Looking ten years into the future, what do you think npower will have achieved in sustainability?

We hope to achieve a lot more in helping our customers to reduce their own energy usage, as well as helping them to generate their own electricity to support security of supply and take advantage of renewable energy sources.

There is a huge opportunity here – a 20% reduction in energy consumption by the UK’s industrial and commercial sector, for example, would represent a 34.2TWh saving. That’s 10% of the annual electricity consumption for the whole of the UK and translates to 15 million tonnes of carbon emissions. 

We believe sustainable businesses will be better placed to realise a number of commercial opportunities. These include a stronger competitive position in a climate of rising energy prices, reduced overheads, greater security of supply, as well as the all-important reduction in carbon emissions.

I also think we will see a radical transformation in the way we all work. Here at npower, we are already seeing the many benefits of Agile working in terms of employee and environment benefits. These include greater staff productivity, wellbeing and motivation, plus a reduction in the environmental impacts of our business operations, for example through the greater uptake of online message, meeting and conference software that helps our people to meet more but travel less.

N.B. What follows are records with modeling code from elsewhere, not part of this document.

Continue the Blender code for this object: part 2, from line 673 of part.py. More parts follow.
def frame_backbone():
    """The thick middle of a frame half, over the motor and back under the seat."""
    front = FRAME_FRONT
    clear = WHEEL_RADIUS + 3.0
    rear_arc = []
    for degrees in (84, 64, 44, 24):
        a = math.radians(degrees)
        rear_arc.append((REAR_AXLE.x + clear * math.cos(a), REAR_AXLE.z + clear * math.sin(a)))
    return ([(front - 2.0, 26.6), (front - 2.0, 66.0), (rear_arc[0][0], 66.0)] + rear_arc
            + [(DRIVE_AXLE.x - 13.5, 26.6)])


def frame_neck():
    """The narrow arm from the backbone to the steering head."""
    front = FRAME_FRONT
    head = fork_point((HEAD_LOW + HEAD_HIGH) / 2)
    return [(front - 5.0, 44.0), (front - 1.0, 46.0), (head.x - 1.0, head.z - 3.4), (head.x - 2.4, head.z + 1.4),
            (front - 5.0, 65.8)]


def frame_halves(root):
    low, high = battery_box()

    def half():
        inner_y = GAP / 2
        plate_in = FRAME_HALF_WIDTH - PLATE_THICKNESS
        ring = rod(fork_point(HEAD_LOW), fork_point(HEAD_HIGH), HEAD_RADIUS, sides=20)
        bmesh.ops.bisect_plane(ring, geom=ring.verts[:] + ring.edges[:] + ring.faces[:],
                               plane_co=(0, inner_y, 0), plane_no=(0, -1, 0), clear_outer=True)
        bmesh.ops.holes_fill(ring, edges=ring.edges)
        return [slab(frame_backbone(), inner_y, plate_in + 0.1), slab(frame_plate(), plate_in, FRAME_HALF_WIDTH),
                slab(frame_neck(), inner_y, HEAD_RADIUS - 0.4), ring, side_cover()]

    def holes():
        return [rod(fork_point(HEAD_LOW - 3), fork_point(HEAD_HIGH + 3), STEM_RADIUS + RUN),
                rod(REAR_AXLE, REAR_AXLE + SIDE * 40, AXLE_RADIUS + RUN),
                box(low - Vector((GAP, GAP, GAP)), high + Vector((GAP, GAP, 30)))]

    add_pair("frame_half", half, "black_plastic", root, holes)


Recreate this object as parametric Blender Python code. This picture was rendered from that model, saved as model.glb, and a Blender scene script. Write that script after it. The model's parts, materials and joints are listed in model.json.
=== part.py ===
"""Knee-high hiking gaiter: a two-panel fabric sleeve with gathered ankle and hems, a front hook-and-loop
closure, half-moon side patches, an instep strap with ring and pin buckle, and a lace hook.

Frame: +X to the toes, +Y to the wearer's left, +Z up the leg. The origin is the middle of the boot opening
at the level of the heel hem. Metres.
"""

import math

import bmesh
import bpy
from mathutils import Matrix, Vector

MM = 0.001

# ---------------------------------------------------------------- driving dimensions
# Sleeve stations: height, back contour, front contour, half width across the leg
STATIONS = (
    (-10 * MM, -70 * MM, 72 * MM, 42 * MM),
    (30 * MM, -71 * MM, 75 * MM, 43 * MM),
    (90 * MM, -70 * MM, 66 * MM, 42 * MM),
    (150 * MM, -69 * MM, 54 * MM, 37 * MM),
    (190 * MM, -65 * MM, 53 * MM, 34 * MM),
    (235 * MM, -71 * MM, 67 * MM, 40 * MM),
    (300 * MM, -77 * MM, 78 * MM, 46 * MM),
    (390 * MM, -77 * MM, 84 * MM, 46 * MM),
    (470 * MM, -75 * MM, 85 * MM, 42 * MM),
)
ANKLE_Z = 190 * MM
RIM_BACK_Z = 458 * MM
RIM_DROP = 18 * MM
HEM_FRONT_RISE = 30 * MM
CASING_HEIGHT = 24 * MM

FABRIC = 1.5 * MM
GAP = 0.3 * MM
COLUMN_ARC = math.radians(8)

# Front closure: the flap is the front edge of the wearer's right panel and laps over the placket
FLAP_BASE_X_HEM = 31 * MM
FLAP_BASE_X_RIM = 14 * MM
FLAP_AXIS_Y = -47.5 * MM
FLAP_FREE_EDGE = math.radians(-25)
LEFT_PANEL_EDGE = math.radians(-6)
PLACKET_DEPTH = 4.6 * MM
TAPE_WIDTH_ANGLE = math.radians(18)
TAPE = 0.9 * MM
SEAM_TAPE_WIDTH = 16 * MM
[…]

Jonathan's team – working closely with npower Business Solutions (nBS) – has been responsible for implementing a wide range of initiatives that have exceeded npower’s carbon intensity reduction target of 50% on 2008 levels by the end of 2015, achieving a 56% reduction. Achievements such as these earned his team the Employee Engagement award at the 2015 Energy Awards, and the Excellence in Carbon Reduction Award in 2013. nBS also uses this skillset to deliver energy management solutions to a range of businesses.